To use the biblical metaphor, we are responsible for reaping what we have sown. I would urge evangelical Christians not to imagine that they are only months or years away from meeting their maker in joyous union—eternal bliss as it were. No, instead envision what you will say to your maker when He asks what you did to preserve, love, and conserve what He blessed you with. Rumor has it that God was pissed Adam and Eve thought for themselves; imagine His wrath if He deems humans to be responsible for making bad decisions that led to the extinction of tens of thousands of species of animals He created? Talk about moral desert……! Ω


 

Bonus #1: A link to song lyrics Neil Peart wrote in the late 1990’s about climate change, it’s fantastic. Called “Red Tide.” The drummer/lyricist from Rush was a genius, and is sorely missed by me (and 150,000 others, too).

 

Bonus II: From David Gelles of the NY Times, a very inspiring story about a man who, based on what I read, deserves moral praise!
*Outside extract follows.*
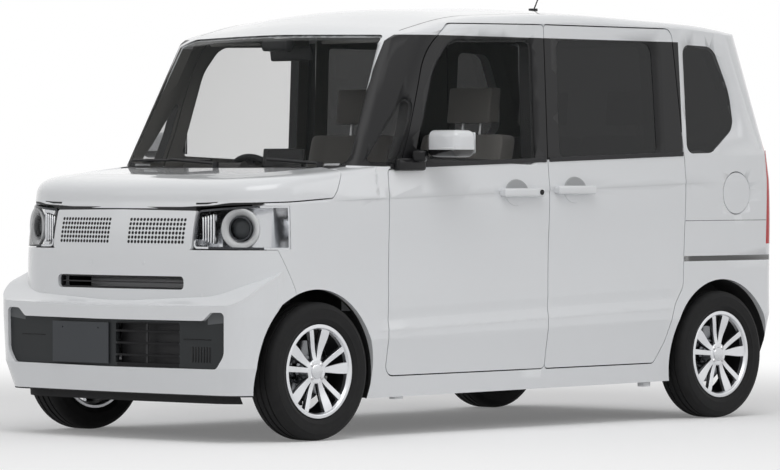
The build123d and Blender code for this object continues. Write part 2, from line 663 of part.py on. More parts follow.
carrier = block(556, 590, front_axle_y - 42, front_axle_y + 42, 200, 350)
carrier = carrier + rod(tuple(on_kingpin(180)), tuple(on_kingpin(230)), 17)
strut = rod(tuple(on_kingpin(330)), tuple(kingpin_high), 22)
spring = rod(tuple(on_kingpin(585)), tuple(on_kingpin(738)), 42)
spindle = x_cylinder(spindle_radius, 585, 690, front_axle_y, axle_z)
steering_arm = block(548, 562, front_axle_y + 20, front_axle_y + 150, 235, 255)
knuckle = main_solid(carrier + strut + spring + spindle + steering_arm)
keep("knuckle_left", knuckle)
keep("knuckle_right", mirror_x(knuckle))

arm_z = 152.0
subframe = block(-330, 330, -1330, -1090, 195, 240)
arm_end = (590, front_axle_y, arm_z + 6)
arm = rod((300, -1280, 210), arm_end, 15) + rod((300, -1120, 210), arm_end, 15)
arm = arm + Pos(590, front_axle_y, arm_z) * Cylinder(22, 26)
mounts = Compound(children=[
    block(apron_x - 50, apron_x - 20, y0, y1, 235, 300) + block(280, apron_x - 20, y0, y1, 215, 240)
    for y0, y1 in ((-1320, -1290), (-1120, -1095))])
keep("front_subframe", main_solid(subframe + both_sides(arm + mounts)))

beam = rod((-520, rear_axle_y - 60, 262), (520, rear_axle_y - 60, 262), 30)
trailing = block(490, 522, 960, rear_axle_y + 40, 236, 296)
trailing = trailing + block(515, 592, rear_axle_y - 40, rear_axle_y + 40, 238, 294)
trailing = trailing + block(550, 592, rear_axle_y - 40, rear_axle_y + 40, 290, 318)
trailing = trailing + x_cylinder(spindle_radius, 585, 690, rear_axle_y, axle_z)
trailing = trailing + block(490, 522, 960, 1010, 290, 300)
keep("rear_axle", main_solid(beam + both_sides(trailing)))

silencer_rows = [(1480, 190, 40), (1600, 190, 40), (1600, 285, 40), (1480, 285, 40)]
silencer = side_prism(silencer_rows, -420, -60) + block(-260, -220, 1500, 1580, 280, 300)
pipe = rod((-150, 1540, 205), (-150, -880, 205), 21) + block(-165, -135, 415, 445, 210, 255)
keep("exhaust", main_solid(silencer + pipe))

# ---------------------------------------------------------------- wheels
rim_half = 64.0
face_x = 46.0              # hub face outboard of the wheel's middle
spoke_pair_angles = [75, 3, -69, -141, 147]
spoke_step = 28.0
rim_inner_radius = 168.0
rim_profile = [
    (178, -rim_half), (rim_radius, -rim_half), (rim_radius, -rim_half + 6),
    (rim_seat_radius, -rim_half + 9), (rim_seat_radius, rim_half - 9), (rim_radius, rim_half - 6),
    (rim_radius, rim_half), (176, rim_half + 1), (rim_inner_radius, rim_half - 8),
    (rim_inner_radius, -rim_half + 12),
]
tyre_half = tyre_width / 2
tyre_profile = [
    (rim_radius, -rim_half + 6, 0), (208, -tyre_half + 4, 30), (240, -tyre_half, 40),
    (tyre_radius - 8, -tyre_half + 12, 22), (tyre_radius, -tyre_half + 34, 30),
    (tyre_radius, tyre_half - 34, 30), (tyre_radius - 8, tyre_half - 12, 22),
    (240, tyre_half, 40), (208, tyre_half - 4, 30), (rim_radius, rim_half - 6, 0),
    (rim_seat_radius, rim_half - 9, 0), (rim_seat_radius, -rim_half + 9, 0),
]


def turned(rows):
    """Solid of revolution about the X axis from rows of (radius, x)."""
    points = [(r[1], r[0]) for r in rows]
    radii = [r[2] if len(r) > 2 else 0 for r in rows]
    face = make_face(FilletPolyline(*points, radius=radii, close=True))
    return revolve(face, axis=Axis.X)


def spoke_blank(angle, hub_width, rim_width_):
    rows = [(30, -hub_width / 2), (172, -rim_width_ / 2), (172, rim_width_ / 2), (30, hub_width / 2)]
    face = Plane.YZ * make_face(Polyline(*rows, close=True))
    return Rot(angle, 0, 0) * extrude(face, amount=90, dir=(1, 0, 0))


dish = turned([(20, face_x + 2), (44, face_x + 4), (60, face_x + 1), (172, rim_half - 6),
               (172, rim_half - 24), (60, face_x - 20), (20, face_x - 20)])
blanks = [spoke_blank(angle, 26, 30) for angle in spoke_pair_angles]
blanks = blanks + [spoke_blank(angle + spoke_step, 20, 24) for angle in spoke_pair_angles]
alloy = turned(rim_profile)
for blank in blanks:
    alloy = alloy + (dish & blank)
alloy = alloy + x_cylinder(48, face_x - 20, face_x + 4, 0, 0)
alloy = alloy + x_cylinder(38, -34, face_x - 10, 0, 0) + x_cylinder(118, -34, -24, 0, 0)
alloy = main_solid(alloy - x_cylinder(hub_bore_radius, -60, 39, 0, 0))
tyre = turned(tyre_profile)
for end, y in (("front", front_axle_y), ("rear", rear_axle_y)):
    for side, sign in (("left", 1), ("right", -1)):
        for kind, shape in (("wheel", alloy), ("tyre", tyre)):
            placed = Pos(wheel_x, y, axle_z) * shape
            keep(f"{kind}_{end}_{side}", placed if sign > 0 else mirror_x(placed))

# ---------------------------------------------------------------- fittings
mirror_head = Pos(842, -566, 1192) * fillet(Box(176, 124, 112).edges(), 34)
mirror_foot = block(712, 762, -785, -705, 1040, 1074) + block(730, 762, -785, -690, 1070, 1140)
mirror_arm = rod((748, -735, 1115), (792, -600, 1162), 20)
door_front = side_shell & block(560, 800, door_front_y, -600, 1000, 1200)
mirror_left = main_solid(mirror_head + mirror_foot + mirror_arm - door_front)
keep("door_mirror_left", mirror_left)
keep("door_mirror_right", mirror_x(mirror_left))

# wipers: pivot x, blade from x, blade to x
wiper_rows = [(560, -40, 520), (-40, -600, -80)]
blade_z = 1126.0


def screen_y(x, z):
    """Windscreen's outer surface, as two flat wings either side of the middle."""
    low, high = upper_rings
    climb_ratio = (z - 1069) / (high[0] - 1069)
    centre = low[2] + (high[2] - low[2]) * climb_ratio
    return centre + abs(x) * (low[4] - low[2]) / low[3]


cowl_top = shell & block(-cowl_half_width, cowl_half_width, -1100, -960, 1000, 1200)
wipers = []
for pivot_x, from_x, to_x in wiper_rows:
    pivot = Pos(pivot_x, -1046, 1096) * Cylinder(13, 44)
    start = (from_x, screen_y(from_x, blade_z) - 14, blade_z)
    end = (to_x, screen_y(to_x, blade_z) - 14, blade_z)
    middle = ((from_x + to_x) / 2, screen_y((from_x + to_x) / 2, blade_z) - 22, blade_z + 4)
    arm_rod = rod((pivot_x, -1046, 1112), middle, 6)
    wiper = main_solid((pivot - cowl_top) + arm_rod + rod(start, end, 5))
    wipers.append(wiper)
keep("wipers", Compound(children=wipers))
aerial_y = 880.0
aerial = Pos(0, aerial_y, 1783) * Cylinder(20, 30) + rod((0, aerial_y, 1785), (0, aerial_y + 95, 1950), 3)
keep("roof_aerial", main_solid(aerial - (outer & block(-60, 60, 800, 960, 1700, 1900))))

os.makedirs("parts", exist_ok=True)
for name, shape in pieces.items():
    export_step(shape, f"parts/{name}.step")
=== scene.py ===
import bmesh
import bpy
import math
from mathutils import Matrix, Vector
from mathutils.bvhtree import BVHTree


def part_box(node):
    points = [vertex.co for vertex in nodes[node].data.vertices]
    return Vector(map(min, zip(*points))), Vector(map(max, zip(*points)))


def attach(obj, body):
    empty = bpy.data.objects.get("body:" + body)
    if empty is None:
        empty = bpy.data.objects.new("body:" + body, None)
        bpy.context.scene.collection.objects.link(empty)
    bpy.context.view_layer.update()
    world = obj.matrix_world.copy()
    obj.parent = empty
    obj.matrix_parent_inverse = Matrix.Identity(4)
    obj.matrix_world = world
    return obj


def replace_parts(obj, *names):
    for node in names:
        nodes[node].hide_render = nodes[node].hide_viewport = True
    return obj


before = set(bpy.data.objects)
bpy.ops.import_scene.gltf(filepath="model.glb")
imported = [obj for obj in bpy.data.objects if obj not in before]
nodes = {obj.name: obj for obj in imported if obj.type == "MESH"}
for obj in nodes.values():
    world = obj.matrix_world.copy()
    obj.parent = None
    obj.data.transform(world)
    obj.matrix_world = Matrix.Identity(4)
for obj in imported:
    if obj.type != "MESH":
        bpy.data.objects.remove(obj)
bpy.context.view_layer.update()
scene = bpy.context.scene
bodySides = (("left", 1), ("right", -1))
axleLook = {"z": 0.2785, "frontY": -1.2075, "rearY": 1.3125}
sameSpot = 0.00001
rayStart = {"side": 1.2, "front": -2.0, "rear": 2.4}   # outside the car, where lines onto its skin begin
mixSockets = {"in": (0, 6, 7), "out": 2}   # factor and two colours, and the mixed colour
print("frame loaded:", len(nodes), "nodes")


class Wire:
    # a shader value that can be used in plain sums
    def __init__(self, finish, socket):
        self.finish = finish
        self.socket = socket

    def calc(self, operation, *others):
        return self.finish.node("ShaderNodeMath", {"operation": operation}, [self, *others])

    def __rsub__(self, other):
        return (self * -1) + other


wireSums = {"__add__": "ADD", "__radd__": "ADD", "__sub__": "SUBTRACT", "__mul__": "MULTIPLY",
            "__gt__": "GREATER_THAN", "__lt__": "LESS_THAN", "__abs__": "ABSOLUTE"}
for name, operation in wireSums.items():
    setattr(Wire, name, lambda wire, *others, operation=operation: wire.calc(operation, *others))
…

His lifelong attempts to eschew greed and to avoid climate catastrophe are very inspirational. The quote:

A half century after founding the outdoor apparel maker Patagonia, Yvon Chouinard, the eccentric rock climber who became a reluctant billionaire with his unconventional spin on capitalism, has given the company away.

Rather than selling the company or taking it public, Mr. Chouinard, his wife and two adult children have transferred their ownership of Patagonia, valued at about $3 billion, to a specially designed trust and a nonprofit organization. They were created to preserve the company’s independence and ensure that all of its profits—some $100 million a year—are used to combat climate change and protect undeveloped land around the globe.